Though they served in the Senate together for 24 years, McConnell and Biden never developed an especially close or personal relationship; they didn’t serve on the same committees or have similar interests. But over nearly a quarter-century, they developed respect for one another and share an institutional knowledge of how the process is supposed to work.

Biden is “a personal relationship politician, that’s how he operates,” the administration official said.

Not that the vice president hasn’t already been quietly helping to nurture bipartisan deals behind the scenes. During last year’s debate on the $787 billion stimulus package, Emanuel gave Biden a list of six Republican Senators to try to bring on board with the proposal. The vice president was able to deliver on three: Maine Sens. Susan Collins and Olympia Snowe and Sen. Arlen Specter (Pa.), all three of whom Biden has worked with for years.

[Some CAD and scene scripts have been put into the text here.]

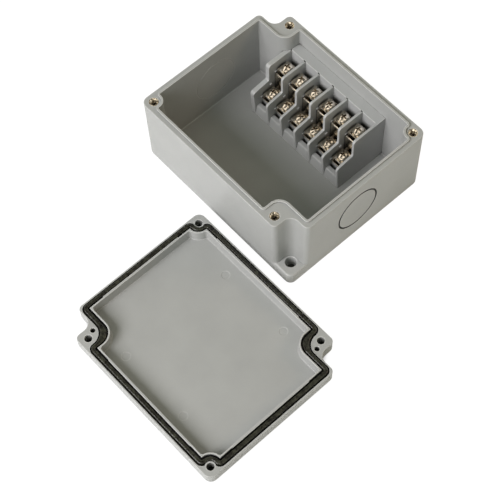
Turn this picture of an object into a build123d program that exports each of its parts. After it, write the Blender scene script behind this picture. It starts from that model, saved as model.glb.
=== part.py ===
from build123d import *
import math
import os

# Terminal box: a moulded base with a stepped six-way terminal block, and its cover lying upside down beside it.
# Millimetres. The origin is the middle of the base's underside; X runs along the long side, Y towards the block.

# Enclosure outline
BOX_L = 125.0
BOX_W = 103.5
BASE_H = 50.8
CORNER_R = 4.5
BASE_DRAFT = 0.5
WALL = 4.0
FLOOR_T = 3.0
CAVITY_DRAFT = 0.5
FLOOR_FILLET = 0.8
BOTTOM_EDGE_R = 1.0
RIM_EDGE_R = 0.4

# Mounting feet in two opposite corners
NOTCH_L = 12.9
NOTCH_W = 12.5
NOTCH_R = 5.6
NOTCH_MOUTH_R = 3.0
NOTCH_DRAFT = 0.35
FOOT_T = 8.6
FOOT_EDGE_R = 1.3
FOOT_HOLE_D = 6.5
FOOT_HOLE_INSET = 8.1
FOOT_HOLE_CHAMFER = 0.35
FOOT_LAP = 0.5

# Cover screw bosses and their threaded inserts
BOSS_INSET = 5.4
BOSS_R = 5.4
BOSS_SIDE_INSET = 18.4
BOSS_BLOCK_L = 25.7
BOSS_BLOCK_R = 7.4
BOSS_CORNER_R = 1.0
NOTCH_WALL = 3.85
INSERT_D = 5.8
INSERT_LEN = 9.0
INSERT_THREAD_D = 4.0
INSERT_MINOR_D = 3.3
KNURL_TEETH = 20
KNURL_DEPTH = 0.22
KNURL_LEN = 3.6
KNURL_FIT = 0.005
KNURL_ROOT = 0.02
INSERT_LEAD = 0.45

# Raised sealing rib round the opening
RIB_T = 1.25
RIB_H = 1.1
RIB_ROOT = 1.0

# Knockout ring in the end walls
KNOCK_D = 28.7
KNOCK_GROOVE_W = 1.0
KNOCK_GROOVE_DEPTH = 1.0
KNOCK_MARK_W = 0.8
KNOCK_MARK_DEPTH = 0.15
KNOCK_Z = 27.3

# Cover and seal
COVER_H = 9.0
COVER_TOP_T = 3.4
COVER_DRAFT = 0.25
COVER_EDGE_R = 1.4
LIP_T = 0.8
LIP_H = 1.5
LIP_PAD_T = 0.4
LIP_PAD_GAP = 11.0
LIP_PAD_BOSS_GAP = 10.0
LIP_CLEARANCE = 1.2
RECESS_DRAFT = 0.5
RECESS_FILLET = 0.5
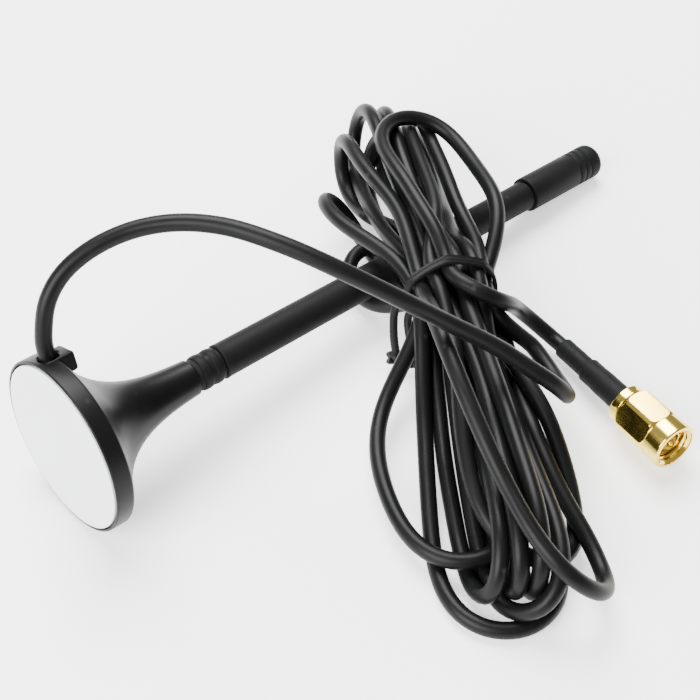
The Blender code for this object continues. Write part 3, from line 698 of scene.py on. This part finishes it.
def tube_along(name, points, radius, material, sides=18):
    """A closed round tube on the points, with a UV map: along its length and round it, in metres."""
    points = np.array(points)
    tangents = np.gradient(points, axis=0)
    tangents /= np.linalg.norm(tangents, axis=1)[:, None]
    normal = np.cross(tangents[0], (0, 0, 1))
    bm = bmesh.new()
    uv = bm.loops.layers.uv.new("along")
    rows = []
    run = np.concatenate([[0], np.cumsum(np.linalg.norm(np.diff(points, axis=0), axis=1))])
    for point, tangent in zip(points, tangents):
        normal = normal - tangent * (normal @ tangent)
        normal /= np.linalg.norm(normal)
        other = np.cross(tangent, normal)
        rows.append([
            bm.verts.new(point + radius * (normal * cos(tau * k / sides) + other * sin(tau * k / sides)))
            for k in range(sides)
        ])
    for k, (low, high) in enumerate(zip(rows, rows[1:])):
        for j in range(sides):
            face = bm.faces.new((low[j], low[(j + 1) % sides], high[(j + 1) % sides], high[j]))
            ends = ((run[k], j), (run[k], j + 1), (run[k + 1], j + 1), (run[k + 1], j))
            for loop, (distance, turn) in zip(face.loops, ends):
                loop[uv].uv = (distance * MM, turn / sides * tau * radius * MM)
    bm.faces.new(rows[0][::-1])
    bm.faces.new(rows[-1])
    return make(name, bm, Matrix.Identity(4), material)


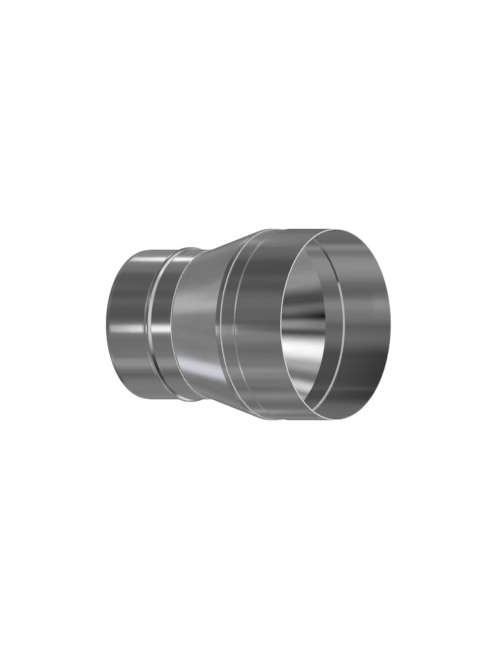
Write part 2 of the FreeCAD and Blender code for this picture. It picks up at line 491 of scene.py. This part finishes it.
def studio_world():
    """A white surround. Metal sees a grey room with soft boxes and black flags in it instead.

    What is matt is lit by the surround too, most of all from the side of the photograph's camera.
    """
    room = 0.2
    cool_box = ((-90, 7), (-59, 4, 6), 12)
    boxes = (  # azimuth and half width, elevation and half height, border, level
        ((0, 180), (90, 48), 12, 0.35),
        ((65, 100), (90, 60), 15, 0.2),
        ((5, 30), (38, 16), 8, 0.5),
        ((66, 18), (42, 8), 8, 0.3),
        ((95, 12), (31, 6), 9, 1.0),
        ((115, 8), (20, 5), 8, 0.9),
        ((131, 5), (9, 4), 8, 0.3),
        ((-134, 8), (10, 6), 10, 1.1),
        ((-59, 10), (44, 9), 9, -0.42),
        ((-81, 5), (38, 6), 8, -0.22),
        ((-44, 32), (-20, 30), 8, 0.13),
        ((-75, 22), (6, 12), 10, 0.2),
        ((125, 28), (-38, 3), 16, 0.18),
        ((-125, 28), (-20, 20), 16, 0.165),
        ((-142, 6), (-48, 5), 7, 0.06),
        ((157, 4), (-44, 3), 6, -0.06),
        ((105, 8), (-58, 5), 8, -0.055),
        ((48, 3), (-35, 8), 5, -0.04),
        ((15, 3), (-35, 8), 5, -0.04),
        ((-62, 4), (-35, 25), 8, 0.27),
        ((0, 180), (-90, 33), 8, 0.23),
        (*cool_box, 1.1),
        ((51, 12), (-67, 8), 20, 0.5),
        ((142, 12), (-50, 6), 6, 0.07),
        ((35, 5), (-12, 10), 8, 0.6),
        ((-102, 12), (-12, 10), 8, 0.35),
        ((152, 9), (-12, 10), 8, 0.5),
    )
    matt_room = 0.5
    matt_boxes = (((0, 90), (45, 60), 30, 0.9),)
    world = bpy.data.worlds.new("studio")
    bpy.context.scene.world = world
    world.use_nodes = True
    world.cycles.sampling_method = "NONE"
    tree = world.node_tree
    tree.nodes.clear()
    direction = add(tree, "ShaderNodeTexCoord").outputs["Generated"]
    along = add(tree, "ShaderNodeSeparateXYZ", {"Vector": direction})
    rise = add(tree, "ShaderNodeMath", {0: along.outputs["Z"]}, operation="ARCSINE")
    angles = studio_azimuth(tree, along), add(tree, "ShaderNodeMath", {0: rise}, operation="DEGREES")
    ray = add(tree, "ShaderNodeLightPath").outputs
    on_matt = add(tree, "ShaderNodeMix", {"Factor": ray["Is Diffuse Ray"], "A": 1.0,
                                          "B": soft_boxes(tree, angles, matt_room, matt_boxes)})
    strength = add(tree, "ShaderNodeMix", {"Factor": ray["Is Glossy Ray"], "A": on_matt,
                                           "B": soft_boxes(tree, angles, room, boxes)})
    in_cool_box = add(tree, "ShaderNodeMath", {0: soft_boxes(tree, angles, 0.0, ((*cool_box, 1.0),)),
                                               1: ray["Is Glossy Ray"]}, operation="MULTIPLY")
    tone = add(tree, "ShaderNodeMix", {"Factor": in_cool_box, "A": linear("#FFFFFF"),
                                       "B": linear("#F6F6FF")}, data_type="RGBA")
    surround = add(tree, "ShaderNodeBackground", {"Color": tone, "Strength": strength})
    add(tree, "ShaderNodeOutputWorld", {"Surface": surround})


def stage_piece(name, corners, faces, material):
    """A piece of the stage, from corners in millimetres."""
    mesh = bpy.data.meshes.new(name)
    mesh.from_pydata([[n * MM for n in corner] for corner in corners], [], faces)
    mesh.materials.append(material)
    piece = bpy.data.objects.new(name, mesh)
    bpy.context.scene.collection.objects.link(piece)
    return piece


def only_metal_sees(light):
    """Leaves a light in the reflections of metal and nowhere else."""
    light.data.materials[0].cycles.emission_sampling = "NONE"
    for rays in ("camera", "diffuse", "transmission", "volume_scatter", "shadow"):
        setattr(light, "visible_" + rays, False)


def pale_floor():
    """A white floor, on which the flue leaves a faint soft shadow."""
    reach = 6000.0
    glow = 0.93
    shade = "#595959"

    material, tree = empty_material("pale_floor")
    matt = add(tree, "ShaderNodeBsdfDiffuse", {"Color": linear(shade)})
    own_light = add(tree, "ShaderNodeEmission", {"Color": linear("#FFFFFF"), "Strength": glow})
    both = add(tree, "ShaderNodeAddShader", {0: matt, 1: own_light})
    add(tree, "ShaderNodeOutputMaterial", {"Surface": both})
    material.cycles.emission_sampling = "NONE"
    corners = [(-reach, -reach, 0), (reach, -reach, 0), (reach, reach, 0), (-reach, reach, 0)]
    floor = stage_piece("floor", corners, [(0, 1, 2, 3)], material)
    floor.visible_glossy = False


def strip_light(name, azimuth, offset, brightest, spread, level):
    """A long light low down on one side, which only metal sees, brightest at one place along it.

    Both straight sleeves show it as a line along the flue, and it fades from one to the other.
    """
    near, far = 440.0, 960.0
    half_angle = math.radians(5.0)

    material, tree = empty_material(name)
    turn = math.radians(azimuth)
    along = Vector((-math.sin(turn), -math.cos(turn), 0.0))
    across = Vector((-along.y, along.x, 0.0))
    start = across * offset
    place = add(tree, "ShaderNodeTexCoord").outputs["Object"]
    distance = add(tree, "ShaderNodeVectorMath", {0: place, 1: along}, operation="DOT_PRODUCT")
    off_peak = add(tree, "ShaderNodeMath", {0: distance.outputs["Value"], 1: brightest * MM},
                   operation="SUBTRACT")
    share = add(tree, "ShaderNodeMath", {0: off_peak, 1: spread * MM}, operation="DIVIDE")
    square = add(tree, "ShaderNodeMath", {0: share, 1: share}, operation="MULTIPLY")
    power = add(tree, "ShaderNodeMath", {0: square, 1: -0.5}, operation="MULTIPLY")
    fall = add(tree, "ShaderNodeMath", {0: power}, operation="EXPONENT")
    strength = add(tree, "ShaderNodeMath", {0: fall, 1: level}, operation="MULTIPLY")
    glow = add(tree, "ShaderNodeEmission", {"Color": linear("#FFFFFF"), "Strength": strength})
    clear = add(tree, "ShaderNodeBsdfTransparent")
    over_room = add(tree, "ShaderNodeAddShader", {0: glow, 1: clear})
    add(tree, "ShaderNodeOutputMaterial", {"Surface": over_room})
    corners = []
    for reach, side in ((near, -1), (far, -1), (far, 1), (near, 1)):
        corner = start + along * reach + across * side * reach * math.tan(half_angle)
        corners.append((corner.x, corner.y, -LOW_LIGHT_DEPTH))
    only_metal_sees(stage_piece(name, corners, [(0, 1, 2, 3)], material))


def turned_light(name, stations, material):
    """A light turned round the flue's axis from stations of radius and height, which only metal sees."""
    facets = 120
    corners, faces = [], []
    for ring, (radius, height) in enumerate(stations):
        for facet in range(facets):
            turn = 2 * math.pi * facet / facets
            corners.append((radius * math.cos(turn), radius * math.sin(turn), height))
            if ring:
                start, onward = ring * facets + facet, ring * facets + (facet + 1) % facets
                faces.append((start - facets, onward - facets, onward, start))
    only_metal_sees(stage_piece(name, corners, faces, material))


def low_ring_light(name, inner, outer, lights, flags):
    """A flat ring round the flue, low down and near enough for each part of it to mirror its own place.

    Lights glow over the room behind the ring and flags darken it. A box spans an azimuth and radii.
    """
    material, tree = empty_material(name)
    place = add(tree, "ShaderNodeTexCoord").outputs["Object"]
    along = add(tree, "ShaderNodeSeparateXYZ", {"Vector": place})
    flat_place = add(tree, "ShaderNodeVectorMath", {0: place, 1: (1.0, 1.0, 0.0)}, operation="MULTIPLY")
    radius = add(tree, "ShaderNodeVectorMath", {0: flat_place}, operation="LENGTH").outputs["Value"]
    radius_mm = add(tree, "ShaderNodeMath", {0: radius, 1: MM}, operation="DIVIDE")
    angles = studio_azimuth(tree, along), radius_mm
    light = soft_boxes(tree, angles, 0.0, lights)
    share = soft_boxes(tree, angles, 1.0, flags)
    glow = add(tree, "ShaderNodeEmission", {"Color": linear("#FFFFFF"), "Strength": light})
    clear = add(tree, "ShaderNodeBsdfTransparent", {"Color": share})
    over_room = add(tree, "ShaderNodeAddShader", {0: glow, 1: clear})
    add(tree, "ShaderNodeOutputMaterial", {"Surface": over_room})
    turned_light(name, ((inner, -LOW_LIGHT_DEPTH), (outer, -LOW_LIGHT_DEPTH)), material)


def wall_light(name, stations, room, boxes):
    """A thin sleeve of light just off the flue's inside wall, which only the wall behind it sees.

    Without it the wall would see mostly itself, ever darker from turn to turn. It gives the inside
    the long grey and bright lines of the photograph. Stations are radius and height. A box spans an
    azimuth and, where it has a second span, a height.
    """
    material, tree = empty_material(name)
    place = add(tree, "ShaderNodeTexCoord").outputs["Object"]
    along = add(tree, "ShaderNodeSeparateXYZ", {"Vector": place})
    height = add(tree, "ShaderNodeMath", {0: along.outputs["Z"], 1: MM}, operation="DIVIDE")
    light = soft_boxes(tree, (studio_azimuth(tree, along), height), room, boxes)
    glow = add(tree, "ShaderNodeEmission", {"Color": linear("#FFFFFF"), "Strength": light})
    clear = add(tree, "ShaderNodeBsdfTransparent")
    from_inside = add(tree, "ShaderNodeNewGeometry").outputs["Backfacing"]
    one_way = add(tree, "ShaderNodeMixShader", {"Fac": from_inside, 1: glow, 2: clear})
    add(tree, "ShaderNodeOutputMaterial", {"Surface": one_way})
    turned_light(name, stations, material)


def lights_under_the_flue():
    """Lights and flags low down and near, which the outside of the flue mirrors."""
    strip_light("upper_strip_light", azimuth=122.0, offset=78.0, brightest=552.0, spread=80.0, level=1.95)
    strip_light("middle_strip_light", azimuth=-6.3, offset=-4.0, brightest=627.0, spread=62.0, level=2.65)
    strip_light("lower_strip_light", azimuth=-132.0, offset=-92.0, brightest=705.0, spread=42.0, level=0.46)
    under_socket = (840, 120, 30)  # radii that only the socket mirrors in the photograph
    low_ring_light("outer_ring_light", inner=690.0, outer=990.0, lights=(
        ((-90.5, 2), under_socket, 6, 0.14),
        ((-78, 5), under_socket, 6, 0.05),
        ((-45, 2), under_socket, 5, 0.04),
        ((-15, 2), under_socket, 6, 0.13),
        ((20, 10), under_socket, 8, 0.09),
    ), flags=(
        ((-136, 3), under_socket, 6, -0.25),
        ((-109, 6), under_socket, 6, -0.2),
        ((-64, 4), under_socket, 6, -0.22),
        ((-26, 5), under_socket, 5, -0.12),
        ((80, 18), under_socket, 10, -0.26),
        ((115, 12), under_socket, 10, -0.1),
        ((149, 10), under_socket, 10, -0.36),
    ))
    # The inner ring dims the cone's bright lines at its wide end
    low_ring_light("inner_ring_light", inner=240.0, outer=460.0, lights=(), flags=(
        ((-91, 4), (380, 30, 40), 8, -0.5),
        ((47, 6), (320, 25, 45), 9, -0.4),
    ))


def lights_in_the_flue():
    """The light just off each inside wall: the spigot's and the cone's, the socket's, the shoulder's."""
    wall_light("cone_light", (
        (SPIGOT_RADIUS - SHEET - LIGHT_GAP, 0.0),
        (LOWER_COLLAR_RADIUS - SHEET - LIGHT_GAP, SPIGOT_TOP),
        (NECK_RADIUS - SHEET - LIGHT_GAP, NECK_LIGHT_START),
    ), room=0.15, boxes=(
        ((150.5, 2), 10, 0.45),
        ((134.5, 5), 8, 0.32),
        ((112, 16), 10, 0.15),
        ((170, 0.5), 4.5, 0.18),
        ((180, 0.5), 4.5, 0.47),
        ((176, 4), (165, 5, 40), 5, -0.13),
        ((179, 1), (165, 5, 40), 3, -0.1),
        ((-164.5, 0.5), 10, 1.93),
        ((-155.5, 1), 8, 0.47),
        ((-138.5, 0.5), 6, 0.96),
        ((-129, 1), 4.5, 0.5),
        ((-140, 12), 8, 0.24),
        ((-108, 10), 10, 0.2),
    ))
    wall_light("socket_light", (
        (NECK_RADIUS - SHEET - LIGHT_GAP, NECK_LIGHT_START),
        (NECK_RADIUS - SHEET - LIGHT_GAP, SHOULDER_START),
        (SOCKET_RADIUS - SHEET - LIGHT_GAP, SHOULDER_END),
        (SOCKET_RADIUS - SHEET - LIGHT_GAP, RIM),
    ), room=0.09, boxes=(
        ((141, 31), 16, 0.16),
        ((126.5, 0), 6, 0.21),
        ((142.5, 0.5), 17.5, 0.31),
        ((168, 0.5), 6.5, 0.21),
        ((167, 0), (237, 11), 11, 0.08),
        ((175.5, 0.5), 5.5, 0.13),
        ((-172.5, 0), 12, 0.17),
        ((-148, 14), (172, 6, 64), 24, 0.055),
        ((-138, 0), 3, 0.04),
        ((-112.5, 6.5), 13, 0.155),
    ))
    wall_light("shoulder_light", (
        (NECK_RADIUS - SHEET - SHOULDER_LIGHT_GAP, SHOULDER_START + SHOULDER_LIGHT_INSET),
        (SOCKET_RADIUS - SHEET - SHOULDER_LIGHT_GAP, SHOULDER_END - SHOULDER_LIGHT_INSET),
    ), room=0.12, boxes=(
        ((-150, 54), 4, 0.9),
        ((108, 15), 10, 0.28),
    ))


def photograph_camera():
    """The photograph's view: parallel, with the flue across the picture and its socket to the right."""
    right = Vector((0.0, 1.0, math.sqrt(2.0))).normalized()
    up = Vector((-1.0, 0.0, 0.0))
    back = right.cross(up)
    centre = Vector((0.0, 0.0, VIEW_CENTRE_HEIGHT * MM))
    camera = bpy.data.cameras.new("camera")
    camera.type = "ORTHO"
    camera.ortho_scale = PICTURE_HEIGHT * MM_PER_PIXEL * MM
    camera_object = bpy.data.objects.new("camera", camera)
    camera_object.matrix_world = (Matrix.Translation(centre + back * CAMERA_DISTANCE * MM)
                                  @ Matrix((right, up, back)).transposed().to_4x4())
    bpy.context.scene.collection.objects.link(camera_object)
    bpy.context.scene.camera = camera_object


photograph_camera()
tree = rolled_sheet_tree(cold_rolled_steel(), sheared_edge())
spigot_sleeve(tree)
cone(tree)
socket_sleeve(tree)
pale_floor()
lights_under_the_flue()
lights_in_the_flue()
studio_world()
bpy.context.scene.view_settings.view_transform = "Standard"
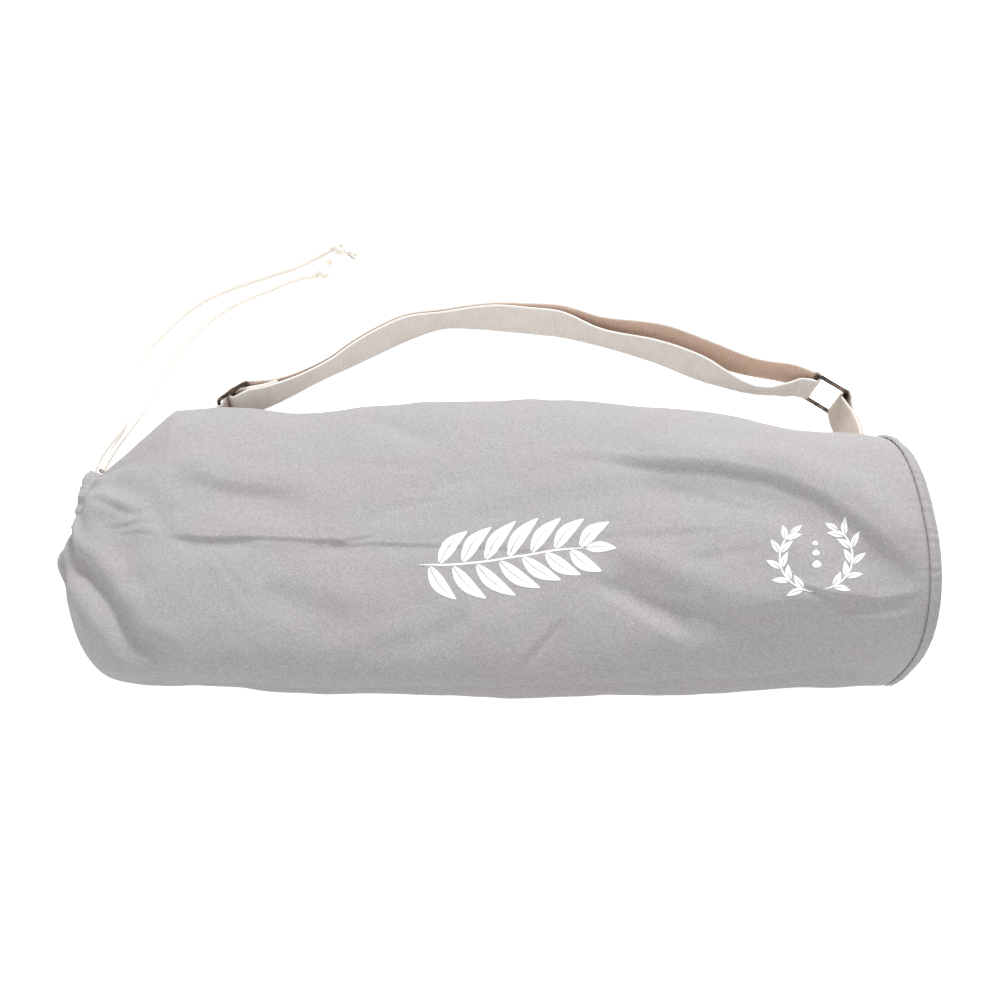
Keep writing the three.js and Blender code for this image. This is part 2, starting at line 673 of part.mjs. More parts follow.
function makeCordTail(name, route, knot) {
  const points = route.map((point) => vec(...point));
  const end = vec(...knot.centre);
  const arrival = end.clone().sub(points[points.length - 1]).normalize();
  points.push(end.addScaledVector(arrival, -(knotRadius + gap)));
  const curve = new THREE.CatmullRomCurve3(points, false, "centripetal");
  const section = new THREE.Shape().absarc(0, 0, cordRadius, 0, 2 * Math.PI);
  const tube = new THREE.ExtrudeGeometry(section, {
    steps: Math.round(curve.getLength() / (cordRadius * 4)),
    curveSegments: 4,
    bevelEnabled: false,
    extrudePath: curve,
  });
  return named(name, tube, cordCotton);
}

// An overhand knot: two crossing turns of cord round a core, and the frayed tip
function makeCordKnot(name, route, knot) {
  const centre = vec(...knot.centre);
  const arrival = centre.clone().sub(vec(...route[route.length - 1])).normalize();
  const tip = vec(...knot.tip, -0.3).normalize();
  const turnRadius = knotRadius - cordRadius;
  const turns = [0.5, -0.6].map((tilt) => {
    const turn = new THREE.TorusGeometry(turnRadius, cordRadius, 6, 10);
    turn.lookAt(arrival.clone().applyAxisAngle(vec(0, 0, 1), tilt));
    return solidOf(turn);
  });
  const rod = (direction, from, to, thin) => {
    const cylinder = new THREE.CylinderGeometry(thin, cordRadius, to - from, 8);
    cylinder.rotateX(Math.PI / 2);
    cylinder.translate(0, 0, (from + to) / 2);
    cylinder.lookAt(direction);
    return solidOf(cylinder);
  };
  const solid = turns[0].add(turns[1])
    .add(rod(arrival.clone().negate(), -turnRadius, knotRadius, cordRadius))
    .add(rod(tip, 0, knotRadius + tipLength, cordRadius * 0.7));
  const mesh = named(name, geometryOf(solid), cordCotton);
  mesh.position.copy(centre);
  return mesh;
}

// Everything on the cord apart from the bag itself

const bag = new THREE.Group();
bag.add(makeBagBody(), makeBasePanel(), makeDrawstringChannel());
bag.add(makeRing(), makeSlider(), makeShoulderStrap(), makeStrapTab());

const cords = new THREE.Group();
cords.add(makeCordTail("cord_tail_far", farCordRoute, farKnot));
cords.add(makeCordTail("cord_tail_near", nearCordRoute, nearKnot));
cords.add(makeCordKnot("cord_knot_far", farCordRoute, farKnot));
cords.add(makeCordKnot("cord_knot_near", nearCordRoute, nearKnot));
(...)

Biden’s farewell speech to the Senate in January 2009 was almost entirely focused on the unlikely friendships he forged with numerous conservative Senators.

The Senate has “left me with the conviction that personal relationships are the one thing that unlock the true potential of this place,” he said in his speech. “Pressure groups can and are strong and important advocates. But they’re not often vehicles for compromise. A personal relationship is what allows you to go after someone hammer and tong on one issue and still find common ground on the next.”

Sen. Orrin Hatch (R-Utah), who served with Biden for 30 years, is one of the conservatives who enjoys a good working relationship with Biden. 

“They’ve had the kind of relationship where they can disagree, even strongly disagree, on policy, without being disagreeable,” a Hatch aide said. 

Though Democrats might have given a mixed review of his handling of the tax cut deal, Republicans said they would gladly welcome Biden to the negotiating table in the future.

“This is a very good model, a very productive model,” said the Senate GOP aide with knowledge of the Biden-McConnell talks. The aide added, “If [the White House] would have had this approach on at least a few items over the past two years, I think they would have had surprisingly good results.”